Work to do:
Print again only this span: the line with "Keep writing the", the line with "WALL_SPREAD = 0.45", and all lines between them, exactly as given.

━━━━━━━━━━

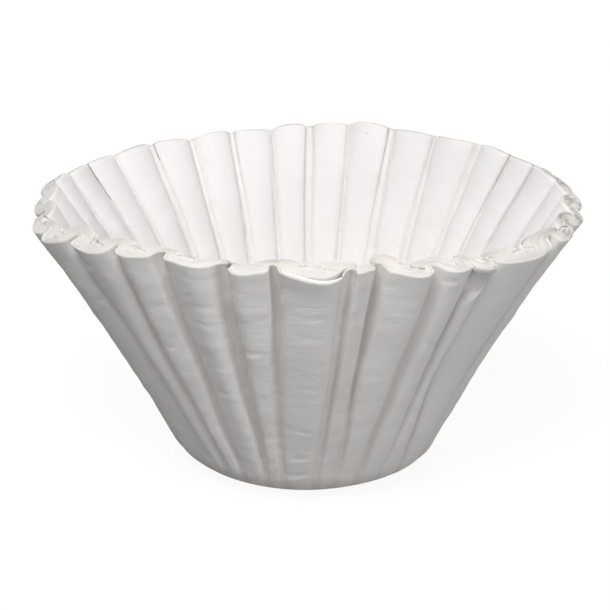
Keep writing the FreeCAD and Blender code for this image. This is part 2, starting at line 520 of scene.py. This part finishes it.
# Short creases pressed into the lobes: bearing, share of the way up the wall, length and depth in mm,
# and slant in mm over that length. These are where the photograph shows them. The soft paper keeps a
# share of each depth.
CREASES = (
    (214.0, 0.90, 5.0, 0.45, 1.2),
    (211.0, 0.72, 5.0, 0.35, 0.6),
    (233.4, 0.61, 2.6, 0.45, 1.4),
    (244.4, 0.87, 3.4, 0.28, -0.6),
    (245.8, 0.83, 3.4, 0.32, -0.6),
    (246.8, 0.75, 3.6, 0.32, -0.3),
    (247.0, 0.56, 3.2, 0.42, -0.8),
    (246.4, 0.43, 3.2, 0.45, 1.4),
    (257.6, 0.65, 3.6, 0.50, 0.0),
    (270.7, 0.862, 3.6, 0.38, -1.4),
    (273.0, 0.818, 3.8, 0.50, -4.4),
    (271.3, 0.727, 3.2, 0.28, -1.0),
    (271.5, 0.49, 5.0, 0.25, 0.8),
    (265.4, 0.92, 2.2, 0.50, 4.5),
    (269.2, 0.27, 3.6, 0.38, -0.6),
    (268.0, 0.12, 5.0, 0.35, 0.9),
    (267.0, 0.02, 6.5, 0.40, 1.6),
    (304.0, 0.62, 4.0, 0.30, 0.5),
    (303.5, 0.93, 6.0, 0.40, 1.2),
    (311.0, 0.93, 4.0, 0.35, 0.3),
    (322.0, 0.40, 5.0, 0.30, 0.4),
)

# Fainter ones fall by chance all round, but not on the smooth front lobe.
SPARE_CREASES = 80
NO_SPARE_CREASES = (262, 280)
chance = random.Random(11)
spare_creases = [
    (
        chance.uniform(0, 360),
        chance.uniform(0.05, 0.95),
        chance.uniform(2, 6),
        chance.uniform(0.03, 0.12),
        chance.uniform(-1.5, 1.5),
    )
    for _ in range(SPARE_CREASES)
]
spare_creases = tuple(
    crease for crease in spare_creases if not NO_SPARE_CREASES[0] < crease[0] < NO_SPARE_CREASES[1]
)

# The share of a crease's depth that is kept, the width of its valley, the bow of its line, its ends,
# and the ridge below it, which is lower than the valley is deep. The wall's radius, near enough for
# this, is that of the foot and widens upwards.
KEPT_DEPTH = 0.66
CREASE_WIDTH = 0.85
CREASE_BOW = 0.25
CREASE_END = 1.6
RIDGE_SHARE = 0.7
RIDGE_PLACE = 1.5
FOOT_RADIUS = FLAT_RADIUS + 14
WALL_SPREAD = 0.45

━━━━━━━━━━

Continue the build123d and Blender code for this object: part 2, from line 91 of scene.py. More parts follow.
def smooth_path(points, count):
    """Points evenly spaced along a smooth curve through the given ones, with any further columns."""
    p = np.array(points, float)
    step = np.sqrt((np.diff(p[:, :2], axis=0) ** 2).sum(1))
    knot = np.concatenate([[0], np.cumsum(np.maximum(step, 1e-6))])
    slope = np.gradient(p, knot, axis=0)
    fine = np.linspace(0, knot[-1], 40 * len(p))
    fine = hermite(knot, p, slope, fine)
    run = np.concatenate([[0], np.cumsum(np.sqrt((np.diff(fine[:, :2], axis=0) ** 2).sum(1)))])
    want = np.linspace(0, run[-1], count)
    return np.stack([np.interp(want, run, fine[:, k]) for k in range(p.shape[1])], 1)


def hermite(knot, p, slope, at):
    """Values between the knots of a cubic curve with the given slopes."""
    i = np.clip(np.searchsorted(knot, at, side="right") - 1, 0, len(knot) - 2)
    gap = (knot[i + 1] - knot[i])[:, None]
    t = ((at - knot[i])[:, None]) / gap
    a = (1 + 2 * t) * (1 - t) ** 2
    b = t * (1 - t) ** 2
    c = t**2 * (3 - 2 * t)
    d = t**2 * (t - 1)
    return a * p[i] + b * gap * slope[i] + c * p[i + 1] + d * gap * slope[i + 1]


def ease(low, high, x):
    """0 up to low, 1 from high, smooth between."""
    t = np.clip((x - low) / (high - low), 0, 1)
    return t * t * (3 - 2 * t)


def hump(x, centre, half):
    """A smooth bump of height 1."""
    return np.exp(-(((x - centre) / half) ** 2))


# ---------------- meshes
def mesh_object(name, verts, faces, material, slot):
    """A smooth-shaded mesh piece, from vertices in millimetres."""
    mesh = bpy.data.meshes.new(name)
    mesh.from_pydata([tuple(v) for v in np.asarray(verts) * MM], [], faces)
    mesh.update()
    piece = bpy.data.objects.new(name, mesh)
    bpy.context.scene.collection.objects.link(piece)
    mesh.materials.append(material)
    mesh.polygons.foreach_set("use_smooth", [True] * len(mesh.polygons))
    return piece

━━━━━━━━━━

Answer below:
Keep writing the FreeCAD and Blender code for this image. This is part 2, starting at line 520 of scene.py. This part finishes it.
# Short creases pressed into the lobes: bearing, share of the way up the wall, length and depth in mm,
# and slant in mm over that length. These are where the photograph shows them. The soft paper keeps a
# share of each depth.
CREASES = (
    (214.0, 0.90, 5.0, 0.45, 1.2),
    (211.0, 0.72, 5.0, 0.35, 0.6),
    (233.4, 0.61, 2.6, 0.45, 1.4),
    (244.4, 0.87, 3.4, 0.28, -0.6),
    (245.8, 0.83, 3.4, 0.32, -0.6),
    (246.8, 0.75, 3.6, 0.32, -0.3),
    (247.0, 0.56, 3.2, 0.42, -0.8),
    (246.4, 0.43, 3.2, 0.45, 1.4),
    (257.6, 0.65, 3.6, 0.50, 0.0),
    (270.7, 0.862, 3.6, 0.38, -1.4),
    (273.0, 0.818, 3.8, 0.50, -4.4),
    (271.3, 0.727, 3.2, 0.28, -1.0),
    (271.5, 0.49, 5.0, 0.25, 0.8),
    (265.4, 0.92, 2.2, 0.50, 4.5),
    (269.2, 0.27, 3.6, 0.38, -0.6),
    (268.0, 0.12, 5.0, 0.35, 0.9),
    (267.0, 0.02, 6.5, 0.40, 1.6),
    (304.0, 0.62, 4.0, 0.30, 0.5),
    (303.5, 0.93, 6.0, 0.40, 1.2),
    (311.0, 0.93, 4.0, 0.35, 0.3),
    (322.0, 0.40, 5.0, 0.30, 0.4),
)

# Fainter ones fall by chance all round, but not on the smooth front lobe.
SPARE_CREASES = 80
NO_SPARE_CREASES = (262, 280)
chance = random.Random(11)
spare_creases = [
    (
        chance.uniform(0, 360),
        chance.uniform(0.05, 0.95),
        chance.uniform(2, 6),
        chance.uniform(0.03, 0.12),
        chance.uniform(-1.5, 1.5),
    )
    for _ in range(SPARE_CREASES)
]
spare_creases = tuple(
    crease for crease in spare_creases if not NO_SPARE_CREASES[0] < crease[0] < NO_SPARE_CREASES[1]
)

# The share of a crease's depth that is kept, the width of its valley, the bow of its line, its ends,
# and the ridge below it, which is lower than the valley is deep. The wall's radius, near enough for
# this, is that of the foot and widens upwards.
KEPT_DEPTH = 0.66
CREASE_WIDTH = 0.85
CREASE_BOW = 0.25
CREASE_END = 1.6
RIDGE_SHARE = 0.7
RIDGE_PLACE = 1.5
FOOT_RADIUS = FLAT_RADIUS + 14
WALL_SPREAD = 0.45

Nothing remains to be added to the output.